Państwo żartujecie? Przypomnę, że Jarosław Gowin po tym, jak upadł jego pomysł zmiany konstytucji, domagał się przesunięcia wyborów na jesień. Dziś wiemy, że żadne wybory jesienią nie byłyby możliwe, bo mieliśmy wtedy nieporównywalnie gorszą sytuację pandemiczną niż na wiosnę. Nawet nie chcę sobie wyobrażać, co by się stało, gdyby Gowinowi się ten plan udał. To upór Jarosława Kaczyńskiego sprawił, że wybory odbyły się na przełomie czerwca i lipca, czyli w ostatnim momencie z punktu widzenia pandemii, ale i konstytucji. Brałem wtedy udział w tych naradach i powiem tak: niektórzy politycy ulegli wówczas bardzo dużym emocjom.
Bo zgodzili się na przesunięcie terminu?
Nie tylko. Pamiętam, jak w marcu zadzwonił do mnie pewien znany polityk w Polsce…
Jarosław Gowin?
(śmiech) To była niedziela.

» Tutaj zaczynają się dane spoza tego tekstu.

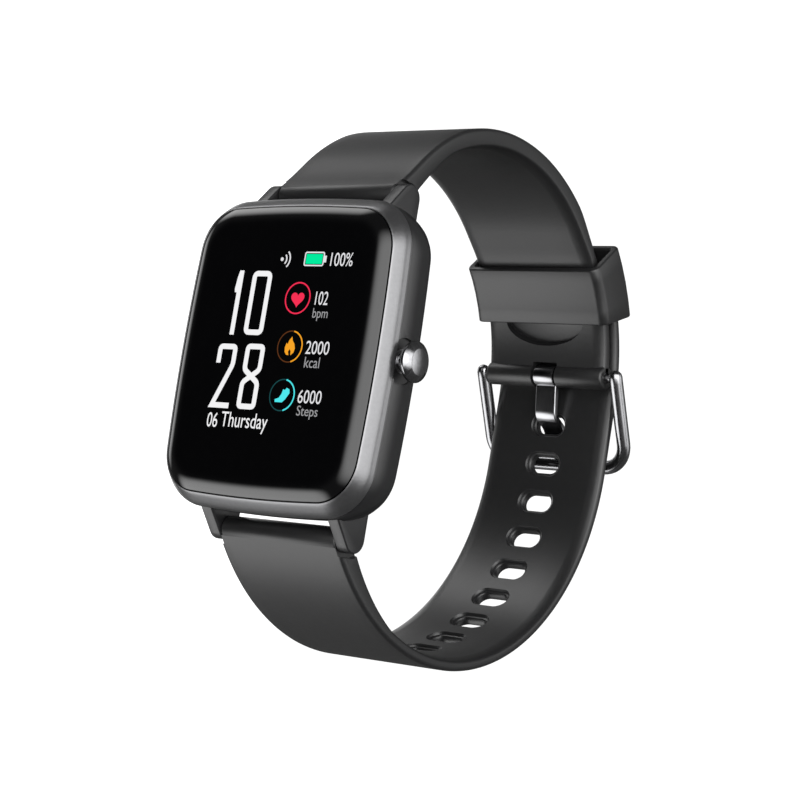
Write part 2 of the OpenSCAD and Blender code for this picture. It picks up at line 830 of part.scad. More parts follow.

No i powiedział mi, że miał spotkanie ze swoimi doradcami i że w ciągu dwóch, trzech tygodni zabraknie jedzenia w Polsce. Brałem wtedy na poważnie to, co mówi, więc następnego dnia rano, jeszcze przed posiedzeniem sztabu, pojechałem z żoną do sklepu. Kupiliśmy makarony, puszki z jedzeniem na trzy miesiące i one do dziś u nas w kuchni leżą! Moja żona się o nie potyka i mówi: "weź zadzwoń do Jarka, niech on to zabiera". (śmiech) To był taki czas, ludzie tak reagowali. Emocjonalnie, czasem histerycznie.
Panie pośle, ale wtedy masowe pójście do urn wyborczych uznano za skrajnie niebezpieczne.

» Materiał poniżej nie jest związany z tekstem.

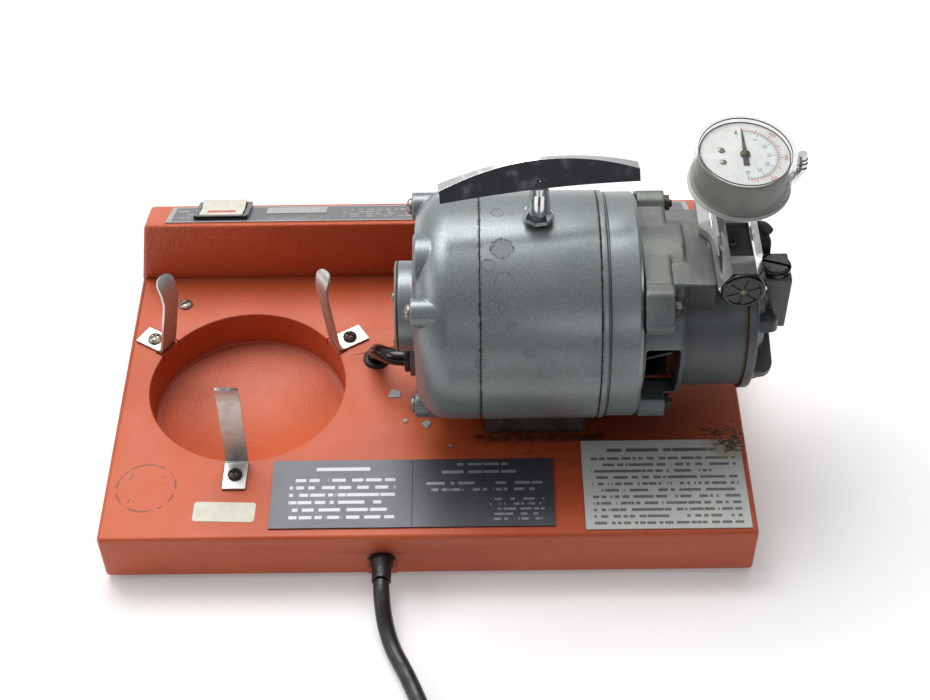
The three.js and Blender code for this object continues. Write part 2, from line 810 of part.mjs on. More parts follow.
// The valve's stem with a taper seat at its inner end, along +Y.
function valveNeedle() {
  const stem = turned(
    [
      [0, KNOB.face + 2.4],
      [2.6, KNOB.face + 2.4],
      [2.6, -28],
      [0.6, -23.5],
      [0, -23.5],
    ],
    14,
  );
  return stem.rotateX(-Math.PI / 2);
}

function regulatorKnob() {
  const { radius, face, back, hub, hubEnd } = KNOB;
  const knob = turned(
    [
      [0, face],
      [radius - 1.6, face],
      [radius, face + 1],
      [radius, back],
      [hub, back],
      [hub, hubEnd],
      [0, hubEnd],
    ],
    24,
  );
  return cut(knob, rod(3, face + 2.1, hubEnd + 5, 14)).rotateX(-Math.PI / 2);
}

function buildRegulator() {
  const group = new THREE.Group();
  group.position.set(ARM.x, 0, ARM.z);
  group.add(mesh("regulator_body", regulatorBody(), FINISH.chrome));
  group.add(mesh("regulator_needle", valveNeedle(), FINISH.brass));
  group.add(mesh("regulator_knob", regulatorKnob(), FINISH.blackPlastic));
  return group;
}

// ---- gauge, about its own upright axis ----
function gaugeCase() {
  const { caseRadius, floor } = GAUGE;
  const brim = NEEDLE.dialTop - 0.9;
  return turned(
    [
      [0, -3],
      [5, -3],
      [5, 1.1],
      [8.5, 1.1],
      [8.5, 9],
      [6, 9.5],
      [6, floor - 3],
      [27, floor - 2.4],
      [28.8, floor - 1.4],
      [28.8, floor + 1],
      [caseRadius, floor + 1.3],
      [caseRadius, brim],
      [caseRadius - 1.3, brim],
      [caseRadius - 1.3, floor + 1],
      [0, floor + 1],
    ],
    GAUGE_SIDES,
  );
}

function gaugeLens() {
  const { caseRadius, lensRadius, floor, top } = GAUGE;
  const inner = caseRadius + 0.5;
  return turned(
    [
      [0, top - 1],
      [inner, top - 1],
      [inner, floor + 1.8],
      [lensRadius, floor + 1.8],
      [lensRadius, top - 1],
      [lensRadius - 1, top],
      [0, top],
    ],
    GAUGE_SIDES,
  );
}

function gaugeNeedle() {
  const { dialTop } = NEEDLE;
  const pointer = new THREE.Shape();
  pointer.moveTo(-0.5, NEEDLE.reach);
  pointer.lineTo(-1.3, 0);
  pointer.lineTo(-1.8, -NEEDLE.tail);
  pointer.lineTo(1.8, -NEEDLE.tail);
  pointer.lineTo(1.3, 0);
  pointer.lineTo(0.5, NEEDLE.reach);
  pointer.closePath();
  const hub = rod(3, dialTop + 0.4, dialTop + 2, 12);
  return join(extruded(pointer, dialTop + 0.5, dialTop + 1.1), hub, rod(0.8, dialTop - 9, dialTop + 1, 8));
}

function buildGauge() {
  const group = new THREE.Group();
  group.position.set(GAUGE.x, GAUGE.y, GAUGE.z);
  group.rotation.set(degrees(GAUGE.tilt), degrees(GAUGE.lean), 0);
  const { dialTop } = NEEDLE;
  group.add(mesh("gauge_case", gaugeCase(), FINISH.steel));
  const dial = pipe(GAUGE.caseRadius - 0.4, 1.6, dialTop - 0.6, dialTop, GAUGE_SIDES);
  group.add(mesh("gauge_dial", dial, FINISH.paper));
  group.add(mesh("gauge_needle", gaugeNeedle(), FINISH.blackPlastic));
  group.add(mesh("gauge_lens", gaugeLens(), FINISH.clear));
  return group;
}

// ---- carrying handle ----
// An arched bar whose section is thin at the ends and deepest over the post, with a blind hole for the stud.
function handleBar() {
  const half = HANDLE.length / 2;
  const { arch, middle, width, tip } = HANDLE;
  const side = new THREE.Shape();
  side.moveTo(-half, 0);
  side.quadraticCurveTo(0, 2 * arch, half, 0);
  side.lineTo(half, tip);
  side.quadraticCurveTo(0, 2 * middle - tip, -half, tip);
  side.closePath();
  const bar = extruded(side, -width / 2, width / 2, 1, 10);
  const stud = rod(3.1, -5, arch + 5, 14);
  return cut(bar.rotateX(Math.PI / 2), stud);
}

function handlePost() {
  const foot = MOTOR.z + MOTOR.radius + GAP;
  const height = HANDLE.ends + HANDLE.arch - foot - GAP;
  return turned(
    [
      [0, 0],
      [6, 0],
      [8.2, 1.5],
      [8.9, 4],
      [8.4, 7.5],
      [6.6, 15],
      [5.4, 24],
      [5.2, height],
      [2.6, height],
      [2.6, height + 4.5],
      [0, height + 4.5],
    ],
    14,
  ).translate(0, 0, foot);
}

function buildHandle() {
  const group = new THREE.Group();
  group.position.set(HANDLE.x, HANDLE.y, 0);
  group.rotation.z = degrees(HANDLE.yaw);
  const bar = mesh("handle_bar", handleBar(), FINISH.chrome);
  bar.position.z = HANDLE.ends;
  group.add(bar, mesh("handle_post", handlePost(), FINISH.chrome));
  return group;
}

// ---- cables ----
function cordGrommet() {
  const relief = turned(
    [
      [CORD.radius + GAP, BASE_FRONT - 15.5],
      [CORD.radius + 0.8, BASE_FRONT - 15.5],
      [CORD.radius + 1.2, BASE_FRONT - 0.6],
      [CORD.radius + 1.2, BASE_FRONT + 4],
      [CORD.radius + 3.4, BASE_FRONT + 4],
      [CORD.radius + 3.4, BASE_FRONT + 9],
      [0, BASE_FRONT + 9],
      [0, BASE_FRONT - 1],
      [CORD.radius + GAP, BASE_FRONT - 1],
      [CORD.radius + GAP, BASE_FRONT - 15.5],
    ],
    20,
  );
  return relief.rotateX(-Math.PI / 2).translate(CORD.exitX, 0, CORD.exitZ);
}

// The outer shape of the wound turns, with the short straight stretches that enter and leave it.
function cordCoil() {
  const thick = COIL.across * 2 * CORD.radius;
  const tall = COIL.high * 2 * CORD.radius;
  const ring = pipe(COIL.middle + thick / 2, COIL.middle - thick / 2, 0.1, tall + 0.1, 32);
  const turn = COIL.middle + CORD.radius;
  const stub = Math.sqrt((turn + CORD.radius) ** 2 - (turn - CORD.radius) ** 2) + 2;
  const entry = rod(CORD.radius, 0, stub, 12).rotateX(-Math.PI / 2);
  entry.translate(-turn, 0, CORD.radius + 0.1);
  const exit = rod(CORD.radius, 0, stub, 12).rotateY(Math.PI / 2);
  exit.translate(0, -turn, tall - CORD.radius + 0.1);
  return join(ring, entry, exit);
}

function powerPlug() {
  const { radius, relief, body, prongs } = PLUG;
  const round = turned(
    [
      [0, 0],
      [CORD.radius + 0.8, 0],
      [CORD.radius + 2.5, relief],
      [radius - 5, relief + 4],
      [radius - 1, relief + 14],
      [radius, relief + body - 12],
      [radius, relief + body],
      [0, relief + body],
    ],
    18,
  );
  const from = relief + body - 2;
  const blades = [-6.35, 6.35].map((y) => box([-3.2, 3.2], [y - 0.8, y + 0.8], [from, from + prongs]));
  const pin = rod(2.4, from, from + prongs + 3, 10).translate(-11, 0, 0);
  return join(round, ...blades, pin).rotateY(Math.PI / 2);
}

// The motor's cable with the nut that clamps it in its gland.
function motorCable() {
  const nut = pipe(9, 4.8, MOTOR.left - 8.5, MOTOR.left - GAP, 8).rotateY(Math.PI / 2);
  const [, y, z] = MOTOR_CABLE[0];
  return join(tube(MOTOR_CABLE, 5, 12, 14), nut.translate(0, y, z));
}

function buildCables() {
  const group = new THREE.Group();
  const tall = COIL.high * 2 * CORD.radius;
  const turn = COIL.middle + CORD.radius;
  const leave = COIL.x + Math.sqrt((turn + CORD.radius) ** 2 - (turn - CORD.radius) ** 2) + 2.3;
  const [tailY, tailZ] = [COIL.y - turn, tall - CORD.radius + 0.1];
  const tail = [
    [leave, tailY, tailZ],
    [leave + 4, tailY, tailZ],
    [(leave + PLUG.start) / 2, tailY, (tailZ + PLUG.z) / 2],
    [PLUG.start - GAP - 4, tailY, PLUG.z],
    [PLUG.start - GAP, tailY, PLUG.z],
  ];
  group.add(mesh("motor_cable", motorCable(), FINISH.rubber));
  group.add(mesh("hose_nipple", tube(NIPPLE, NIPPLE_RADIUS, 12, 14), FINISH.chrome));
  group.add(mesh("cord_grommet", cordGrommet(), FINISH.rubber));
  group.add(mesh("power_cord", tube(CORD_ROUTE, CORD.radius, 12, 12), FINISH.rubber));
  group.add(mesh("cord_tail", tube(tail, CORD.radius, 12, 6), FINISH.rubber));
  const coil = mesh("cord_coil", cordCoil(), FINISH.rubber);
  coil.position.set(COIL.x, COIL.y, 0);
  const plug = mesh("power_plug", powerPlug(), FINISH.rubber);
  plug.position.set(PLUG.start, tailY, PLUG.z);
  group.add(coil, plug);
  return group;
}

const group = new THREE.Group();
group.name = "suction_pump";
const assembly = new THREE.Group();
assembly.position.x = ROOT_SHIFT;
assembly.add(buildBase(), buildPlates(), buildClips(), buildConsole());
assembly.add(buildMotor(), buildPump(), buildRegulator(), buildGauge(), buildHandle(), buildCables());
group.add(assembly);

export default group;
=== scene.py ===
"""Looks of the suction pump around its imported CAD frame, for Blender 4.5.

Lengths in the tables and shapes below are millimetres in the design frame: x from the middle of the base,
y and z as in the row frame. place() turns them into the row frame's metres.
"""
import json
import math

import bmesh
import bpy
from mathutils import Matrix, Vector

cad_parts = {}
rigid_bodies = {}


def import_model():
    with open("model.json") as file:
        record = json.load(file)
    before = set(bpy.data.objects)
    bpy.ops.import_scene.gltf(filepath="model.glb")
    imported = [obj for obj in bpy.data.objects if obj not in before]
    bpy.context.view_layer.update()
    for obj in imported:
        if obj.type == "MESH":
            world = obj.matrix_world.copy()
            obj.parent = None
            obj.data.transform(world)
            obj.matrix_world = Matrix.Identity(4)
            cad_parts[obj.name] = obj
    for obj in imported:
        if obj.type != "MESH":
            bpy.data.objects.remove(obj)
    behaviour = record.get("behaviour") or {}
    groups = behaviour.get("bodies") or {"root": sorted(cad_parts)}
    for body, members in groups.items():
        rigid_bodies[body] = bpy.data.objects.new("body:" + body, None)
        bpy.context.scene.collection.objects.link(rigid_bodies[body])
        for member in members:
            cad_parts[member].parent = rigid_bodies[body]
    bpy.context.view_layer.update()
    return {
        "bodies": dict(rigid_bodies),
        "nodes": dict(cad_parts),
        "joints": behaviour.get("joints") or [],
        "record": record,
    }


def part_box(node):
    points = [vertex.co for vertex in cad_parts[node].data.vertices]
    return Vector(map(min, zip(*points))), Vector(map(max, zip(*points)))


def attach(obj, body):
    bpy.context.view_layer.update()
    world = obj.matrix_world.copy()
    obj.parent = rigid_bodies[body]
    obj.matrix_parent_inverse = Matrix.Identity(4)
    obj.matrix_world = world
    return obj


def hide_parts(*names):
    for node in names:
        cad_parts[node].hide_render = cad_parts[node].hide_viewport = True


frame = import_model()
NODES = frame["nodes"]
MM = 0.001

base_low, base_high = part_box("base_shell")
ORIGIN_X = (base_low.x + base_high.x) / 2


def place(x, y, z):
    """A point of the design frame, in millimetres, as a point of the row frame, in metres."""
    return Vector((x * MM + ORIGIN_X, y * MM, z * MM))


# ---- driving dimensions, in millimetres ----
BASE = dict(half=190, front=-126.5, rear=126.5, deck=39.4, console=85.2, top=87, back=67, taper=8)
WELL = dict(x=-112.6, y=-9, radius=60.5, floor=13)
CLIPS = dict(left=(148.5, 9.5), right=(31.3, 4.5), front=(269.1, 4.5))
SWITCH = dict(x=-134, along=24.5)
MOTOR = dict(y=-13.2, z=112, radius=66.5, left=-5.5, seam_left=31.5, seam_right=98.5, right=121.5)
BOLTS = [(58 * math.cos(math.radians(a)), 58 * math.sin(math.radians(a)), a) for a in (48, 138, 228, 318)]
GLAND_SPOT = (45 * math.cos(math.radians(270)), 45 * math.sin(math.radians(270)))
PUMP = dict(left=122, body=144, right=180, radius=48, pad=49)
COVER = dict(radius=50, left=181.4, flange=187, top=198.5)
RIB_ANGLES = (26, 74, 152, 197, 242, 288, 333)
PORT = dict(x=198.3, y=-9.6, top=37, radius=9)
ARM = dict(x=175, z=163.4, front=-53.6)
GAUGE = dict(x=175.4, y=2, z=175, tilt=5, lean=1.7, case=25.2, lens=28.1, floor=18.5, top=43, dial=39.8)
HANDLE = dict(x=64.6, y=-12.8, yaw=8.7, length=111, width=9, ends=203, tip=6.6, arch=2.6, middle=17.7)
CORD_RADIUS = 4.75
CORD_EXIT = (-27, -142, 17)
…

A dziś, przy gorszych statystykach, ludzie wylegli na ulice. Z obecnej perspektywy wiemy, że trzeba było zrobić wybory hybrydowe.
Ta sprawa zablokowania wyborów prezydenckich na zawsze poróżniła już Kaczyńskiego i Gowina?
Nie jestem upoważniony.
Pytamy o pana opinię.
Myślę, że na to, jak dziś wyglądają te relacje, złożyło się więcej wydarzeń.
Czyli celem Jarosława Kaczyńskiego będzie albo zastąpić, albo osłabić Jarosława Gowina w koalicji.
Nie mam upoważnienia…
"…żeby wypowiadać się w imieniu Jarosława Kaczyńskiego". Tak, wiemy.
Już po wyborach prezydenckich Jarosław Kaczyński wyciągnął do Jarosława Gowina rękę, wtedy gdy ten drugi był już praktycznie na politycznym "oucie". Był poza rządem, bez poparcia większości partii. Mimo to zaprosił go z powrotem do rządu. Ja również wspierałem ten scenariusz, sądziłem, że możemy wrócić do modelu współpracy, który się nieźle sprawdził w pierwszej kadencji.
I?
I mamy kolejne kryzysy. Mam nadzieję, że to się w końcu zmieni.